This transcript was generated automatically and may contain errors.

And now we can begin, so please join me in welcoming Larry Fenn.

Good afternoon, everyone. So I'll get right to it. I'll just say a little brief bit about myself. I'm going to talk about journalism at the Associated Press. We use R, at least on the data team, pretty much to do every part of our workflow. We really couldn't do it without R and RStudio and the libraries that exist for R.

Brief high-level summary, the AP is a not-for-profit cooperative news agency. I'm a data journalist on the data team. And so typical AP coverage includes but is not limited to breaking news. So that is, like, non-negotiable. That's part of our blood. That's kind of, you know, when photographers run out to grab a camera, we, as nerdy as it sounds, go looking for data, go looking for the story in the data. You know, it's a train crash, we look up level-crossing data, stuff like that.

We also cover investigative reporting. So that's sort of your long-form deep dives into complex or large data sets. Something else about the scope of what we do, it's pretty much every level you can imagine geographically, local, municipal issues, all the way up to international. Another big thing, and I think this is in common with a lot of journalism news agencies, not just the AP, but there's collaboration both inside with domain experts who are not necessarily so tech-savvy or data-savvy, but also collaboration outside. People who, again, with a wide variety of backgrounds and levels of expertise, and it's very important to try to synthesize these viewpoints together.
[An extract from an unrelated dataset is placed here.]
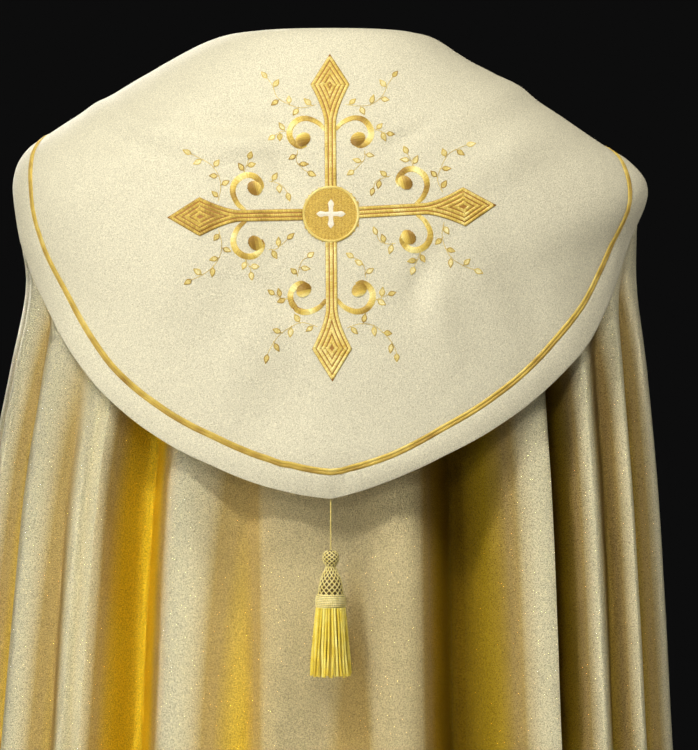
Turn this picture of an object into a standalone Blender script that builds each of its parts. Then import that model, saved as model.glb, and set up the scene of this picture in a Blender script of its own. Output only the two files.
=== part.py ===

And finally, what is it that we produce? At the AP, we produce pretty much everything you can imagine from data, text copy, graphics, broadcast graphics, social, interactive experiences, like the fancy ones you see on the web. We try to do that, too.

Loading data

So that's just a high-level overview of what it is that we do. Here's sort of what I'll just try to cover. I'm leaving a lot of stuff out because there is a whole lot out of scope on how journalism works. But when it comes to data analysis, let's start. So first we'll talk about how we load in the data. So there's a couple of cool, really remarkable tools that are makes available to us. First is dbplyr.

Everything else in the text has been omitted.